Once, it was the bearded prophet delivering his sermons from Mount Jihad in Afghanistan that swayed the romantics. Jihad chic has acquired new icons, new locales, and only the enemies remain the same. And even the profile of the aspiring revolutionary has changed, as evident from the report from Kerala, which seems to have a historical need for internalising distant isms. It was communism earlier. It is Islamism today. The new recruits are children inspired by God’s adventures. Justice is elsewhere, not in ‘occupied’ Kashmir nor in dreary Malabar. The Caliphate is on their mind.

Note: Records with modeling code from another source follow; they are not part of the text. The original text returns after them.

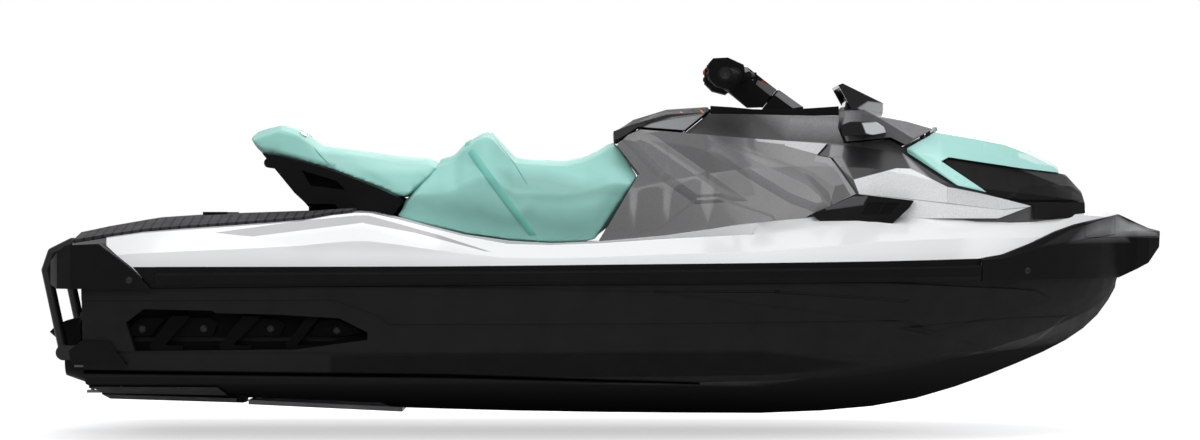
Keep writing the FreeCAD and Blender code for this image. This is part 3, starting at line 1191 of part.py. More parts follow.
def eye(centre, y, root):
    """Plate eye at (x, z), with its root running to x = root."""
    x, z = centre
    y_from, y_to = y - EYE_THICK / 2, y + EYE_THICK / 2
    shape = cross_rod(x, z, y_from, y_to, EYE_RADIUS)
    low, high = sorted((x, root))
    shape = shape.fuse(box((low, y_from, z - EYE_RADIUS / 2), (high, y_to, z + EYE_RADIUS / 2)))
    return shape.cut(cross_rod(x, z, y_from, y_to, EYE_BORE))


stern_eye = eye((TRANSOM_X - STERN_EYE_OUT, STERN_EYE_Z), STERN_EYE_Y, TRANSOM_X)
save_both("stern_eyes", stern_eye)


def make_tow_eye():
    """Flat eye behind the rear bumper, its bore upright."""
    x, z = stern_x - TOW_EYE_OUT, TOW_EYE_SHARE * HEIGHT
    low, high = z - EYE_THICK / 2, z + EYE_THICK / 2
    shape = rod((x, 0, low), (x, 0, high), EYE_RADIUS)
    shape = shape.fuse(box((x, -EYE_RADIUS, low), (stern_x, EYE_RADIUS, high)))
    return shape.cut(rod((x, 0, low), (x, 0, high), EYE_BORE))


save("tow_eye", make_tow_eye().cut(stern_bumper))

print(len(totals), "nodes")
for name, (count, litres) in totals.items():
    print(name, count, round(litres, 3))
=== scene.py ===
import bpy
import bmesh
import math
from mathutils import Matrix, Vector
from mathutils.bvhtree import BVHTree


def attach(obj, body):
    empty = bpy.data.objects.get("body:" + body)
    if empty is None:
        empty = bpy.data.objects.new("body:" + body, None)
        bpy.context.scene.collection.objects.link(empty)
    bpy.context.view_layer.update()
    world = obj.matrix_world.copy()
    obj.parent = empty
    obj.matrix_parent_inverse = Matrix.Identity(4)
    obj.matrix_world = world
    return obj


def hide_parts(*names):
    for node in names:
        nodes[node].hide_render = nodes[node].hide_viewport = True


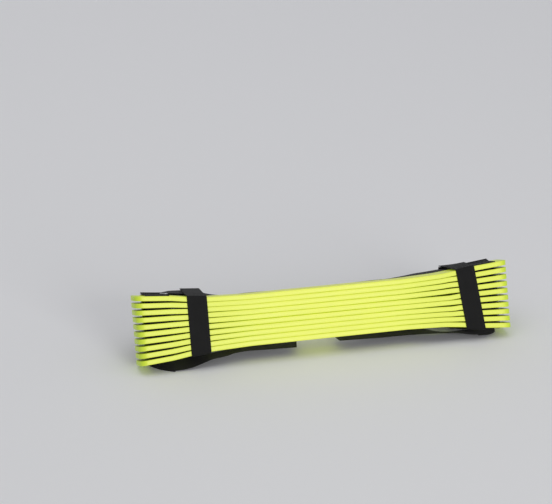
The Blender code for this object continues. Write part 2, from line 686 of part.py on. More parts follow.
def main():
    clear_scene()
    neon = make_material("rung neon plastic", NEON, 0.38)
    black = make_material("side webbing black", WEB_BLACK, 0.85)
    tie_black = make_material("tie webbing black", TIE_BLACK, 0.80)
    pad_black = make_material("hook and loop black", PAD_BLACK, 0.95)

    stack = bpy.data.objects.new("stack_frame", None)
    bpy.context.scene.collection.objects.link(stack)
    stack.rotation_euler = (-LEAN_ANGLE, 0.0, 0.0)
    stack.location = (0.0, 0.0, STACK_HEIGHT)

    for level in range(RUNG_COUNT):
        origin = Vector((0.0, 0.0, rung_height(level, 0.0)))
        make_object(f"rung_{level + 1:02d}", build_rung_mesh(level), origin, stack, neon)

    tab_drop = HALF_TIE + TAB_END_GAP
    pad_drop = tab_drop + (TAB_LENGTH - PAD_LENGTH) / 2 + PAD_EDGE_MARGIN
    hook_depth = tab_depth() - HALF_TIE - TOUCH_GAP - PAD_THICKNESS / 2
    loop_depth = hook_depth - PAD_THICKNESS - TOUCH_GAP
    sides = (
        ("left", -1, START_TAIL_LEFT_SHARE, END_TAIL_LEFT_SHARE),
        ("right", 1, START_TAIL_RIGHT_SHARE, END_TAIL_RIGHT_SHARE),
    )
    for name, side, start_share, end_share in sides:
        zero = Vector((0.0, 0.0, 0.0))
        webbing = build_side_webbing(side, start_share, end_share)
        make_object(f"{name}_side_webbing", webbing, zero, stack, black)
        centre = Vector((side * sum(tie_edges(side)) / 2, 0.0, 0.0))
        make_object(f"{name}_tie_band", build_tie_band(side), centre, stack, tie_black)
        tab, hinge = rear_panel(side, tab_depth(), TIE_THICKNESS, tab_drop, TAB_LENGTH, 0.0)
        make_object(f"{name}_tie_tab", tab, hinge, stack, tie_black)
        hook, _ = rear_panel(side, hook_depth, PAD_THICKNESS, pad_drop, PAD_LENGTH, PAD_EDGE_MARGIN)
        make_object(f"{name}_tie_hook_pad", hook, hinge, stack, pad_black)
        loop, _ = rear_panel(side, loop_depth, PAD_THICKNESS, pad_drop, PAD_LENGTH, PAD_EDGE_MARGIN)
        make_object(f"{name}_tie_loop_pad", loop, centre, stack, pad_black)

    # The part's origin is at the middle of its own footprint
    bpy.context.view_layer.update()
    depths = [
        (item.matrix_world @ vertex.co).y
        for item in bpy.context.scene.objects if item.type == "MESH"
        for vertex in item.data.vertices
    ]
    stack.location.y = -(min(depths) + max(depths)) / 2
    bpy.context.view_layer.update()


main()
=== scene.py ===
"""An agility ladder put away: ten neon rungs stacked on their two webbing straps,
tied round near each end, on a plain pale floor."""
import math

import bmesh
import bpy
from mathutils import Matrix, Vector


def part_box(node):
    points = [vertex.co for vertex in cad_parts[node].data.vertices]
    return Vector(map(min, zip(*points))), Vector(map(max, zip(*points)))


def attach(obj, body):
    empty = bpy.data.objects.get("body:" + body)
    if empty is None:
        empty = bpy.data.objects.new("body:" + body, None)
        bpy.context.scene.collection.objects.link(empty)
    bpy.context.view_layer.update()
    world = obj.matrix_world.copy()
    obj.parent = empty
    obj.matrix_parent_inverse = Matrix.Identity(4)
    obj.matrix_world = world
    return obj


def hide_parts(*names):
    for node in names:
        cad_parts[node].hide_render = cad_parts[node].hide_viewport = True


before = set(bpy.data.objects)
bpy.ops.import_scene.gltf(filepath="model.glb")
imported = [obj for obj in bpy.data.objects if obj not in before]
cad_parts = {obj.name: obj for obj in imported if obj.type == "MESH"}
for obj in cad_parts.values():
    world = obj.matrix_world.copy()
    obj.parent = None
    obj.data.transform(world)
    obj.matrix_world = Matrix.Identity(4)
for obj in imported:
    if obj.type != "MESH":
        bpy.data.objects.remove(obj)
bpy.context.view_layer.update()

# Sizes of the ladder in metres, as the solids have them, and of the stitches
RUNG_COUNT = 10
RUNG_LENGTH = 0.480
RUNG_WIDTH = 0.038
RUNG_THICKNESS = 0.0059
RUNG_CORNER_RADIUS = 0.009
RUNG_EDGE_ROUND = 0.0005
RUNG_GAP_MIDDLE = 0.0005
RUNG_GAP_TIE_INSIDE = 0.0009
RUNG_GAP_TIE_OUTSIDE = 0.0015
RUNG_GAP_TIP = 0.0030
SLOT_SPACING = 0.026
SLOT_WIDTH = 0.0036
SLOT_END_PLAY = 0.002
WEB_WIDTH = 0.030
WEB_THICKNESS = 0.0007
WEB_CLEARANCE = 0.00026
WEB_TIP_MARGIN = 0.014
WEB_BEND_RADIUS = 0.0009
LOOP_HALF_HEIGHT = 0.0024
LOOP_REAR_GAP = 0.001
LOOP_TURN_STEP = 0.004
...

Every revolution needs its preachers who interpret the Book to suit the struggle. It is the pathology of political Islam that television evangelists like the Mumbai-based Zakir Naik, who has been vacationing in—where else?—Saudi Arabia, are the ones who claim to be architects of an Islamic renaissance. To build a beguiling alternative, they first need to build an empire of injustice. Words are meant for that, whether they are written in the Book or spoken by its custodians. The liberation theology of jihad has come a long way, from the teachings of Sayyid Qutb to the incendiary pulp of Zakir Naik. Terror needs the nourishment of poetry, and there have always been any number of versifiers who played with closed minds. Naik just happens to be an interpreter of freedom, as exemplified, we are told, by Osama bin Laden, among other martyrs.
India will be a better place, and a more responsible republic, if it can break out of the safety of clichés that characterise the world’s approach to radical Islamism. Kashmir needs a different vocabulary as much as the religion that keeps it afire needs a liberation struggle within. The first may be possible. The second remains elusive.